84. Entretiens de François Mitterrand avec l'auteur, Paris, printemps 1986 et 22 septembre 1987.
85. Voir par exemple en annexe “Les retrouvailles de Conakry”, article paru dans Jeune Afrique du 2 décembre 1972 sous la signature de Siradiou Diallo, rédacteur en chef, mais aussi l'un des principaux responsables de l'opposition guinéenne à Sékou Touré, et dont il est plus que vraisemblable — bien que l'intéressé l'ait toujours nié — qu'il ait joué un rôle important dans la préparation et peut-être dans l'exécution du débarquement du 22 novembre 1970.

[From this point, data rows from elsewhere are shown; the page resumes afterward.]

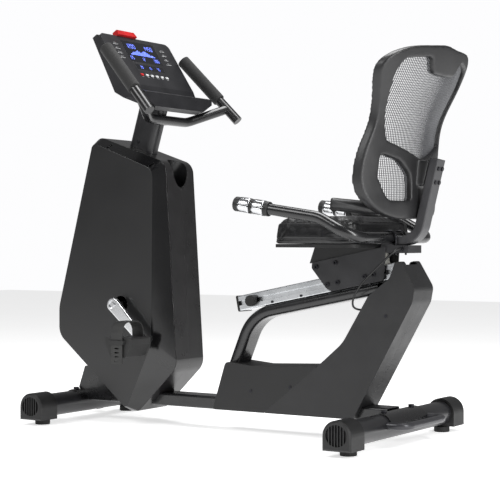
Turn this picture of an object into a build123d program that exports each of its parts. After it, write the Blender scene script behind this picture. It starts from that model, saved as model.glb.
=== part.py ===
from build123d import *
from math import cos, pi, radians, sin, sqrt, tan
import os

# Recumbent exercise bike.  Millimetres, +Z up, +X towards the seat, the rider's left is -Y.
# The origin is on the floor, under the middle of the machine.

# ---------------------------------------------------------------- overall layout
wheelbase = 1161.0              # front stabiliser axis to rear stabiliser axis
front_x = -621.3                # front stabiliser axis
rear_x = front_x + wheelbase
weld_gap = 0.2                  # between curved faces that are welded or seated in one body
thin_gap = 0.4                  # between covers and what they wrap

# ---------------------------------------------------------------- stabilisers and feet
tube_r = 36.0
tube_wall = 2.5
tube_clear = 22.0               # under the stabiliser tubes
tube_z = tube_r + tube_clear
front_half = 283.0
rear_half = 370.0
cap_length = 80.0
cap_wall = 9.0
cap_r = tube_r + cap_wall
cap_base_z = 18.0
cap_end = 12.0
rib_pitch = 9.0
foot_r = 24.0
foot_height = 17.0
front_foot_y = 222.0
rear_foot_y = 300.0
stud_r = 5.0
running_fit = 0.06
foot_nut = 20.0
wheel_r = 30.0
wheel_width = 24.0
wheel_out = 66.0                # wheel axle ahead of the front tube
wheel_z = 38.0
wheel_y = 150.0
fork_plate = 4.0
fork_gap = 2.0

# ---------------------------------------------------------------- main beam
beam_width = 80.0
beam_height = 40.0
beam_wall = 3.0
beam_rise = 25.0                # beam's axis above the tubes' axes
beam_z = tube_z + beam_rise
beam_start = 15.0
saddle_plate = 4.0
saddle_drop = 8.0               # lowest edge of the saddle above the tube's axis
front_saddle_half = 68.0
rear_saddle_half = 115.0
front_bolt_y = 52.0
rear_bolt_y = 88.0
bolt_r = 5.0
bolt_head_r = 9.0
bolt_head = 6.0
bolt_length = 24.0

# ---------------------------------------------------------------- lift handle
handle_r = 11.0
handle_half = 130.0
handle_out = 92.0
handle_z = 66.0
handle_bend = 34.0

# ---------------------------------------------------------------- drive
crank_x = 226.0
crank_z = 386.0
crank_arm_length = 157.0
crank_drop = 43.5               # degrees below level, at rest
post_x = 205.0
post_depth = 80.0
post_width = 50.0
post_wall = 3.0
post_top = 800.0
shell_r = 25.0
shell_half = 34.0
bearing_width = 12.0
bearing_r = 21.0
axle_r = 10.0
axle_half = 150.0
belt_y = 46.0
belt_width = 12.0
belt_thick = 3.0
pulley_r = 138.0
pinion_r = 18.0
flywheel_x = 185.0
flywheel_z = 640.0
flywheel_r = 112.0
flywheel_y = -47.0
flywheel_width = 20.0
spindle_r = 8.0
brake_gap = 3.0

# ---------------------------------------------------------------- shroud
rim_half = 75.0
panel_half = 105.0
shroud_wall = 3.0
crank_hole_r = 27.0
pocket_r = 41.0
pocket_depth = 92.0
pocket_lean = 30.0

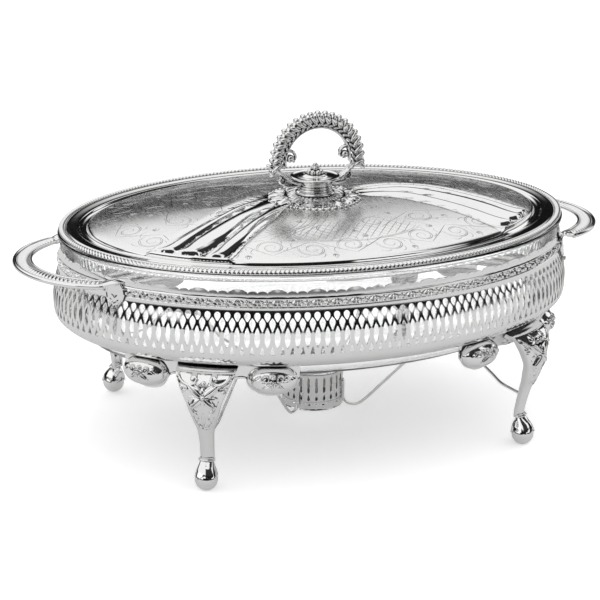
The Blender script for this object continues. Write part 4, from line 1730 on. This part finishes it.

86. L'Association des familles de prisonniers politiques français en Guinée, qui se crée alors sous la présidence de Georges Trunel (parent de l'un des détenus, Pierre Martignolle), prend contact avec Roland Dumas, comme elle avait déjà pris contact avec Maître Louis Labadie, avocat membre du Parti communiste, à la suite de la libération de deux détenus français en décembre 1973 : René Cazau, fondateur de la section guinéenne du PCF, et Jean-Yves Chailleux avaient été remis à Paul Courlieu, membre du comité central du parti communiste français. Maître Labadie, qui avait eu la possibilité de voir quelques détenus au Camp Boiro, s'était déclaré prêt à négocier leur libération, mais il voulait pour cela avoir l'accord individuel de chaque famille (avec une contrepartie financière, bien évidemment), alors que l'Association souhaitait agir collectivement.
87. Roland Dumas effectua un autre voyage en Guinée à un moment où l'auteur s'y trouvait lui aussi , du 18 au 25 novembre 1974, autour notamment des manifestations commémoratives du 22 novembre 1970.
88. En juin/juillet 1976, alors que l'auteur avait pris ses fonctions d'ambassadeur en Guinée depuis janvier, il y eut un projet de visite de François Mitterrand à Conakry, mais qui finalement ne se concrétisa pas.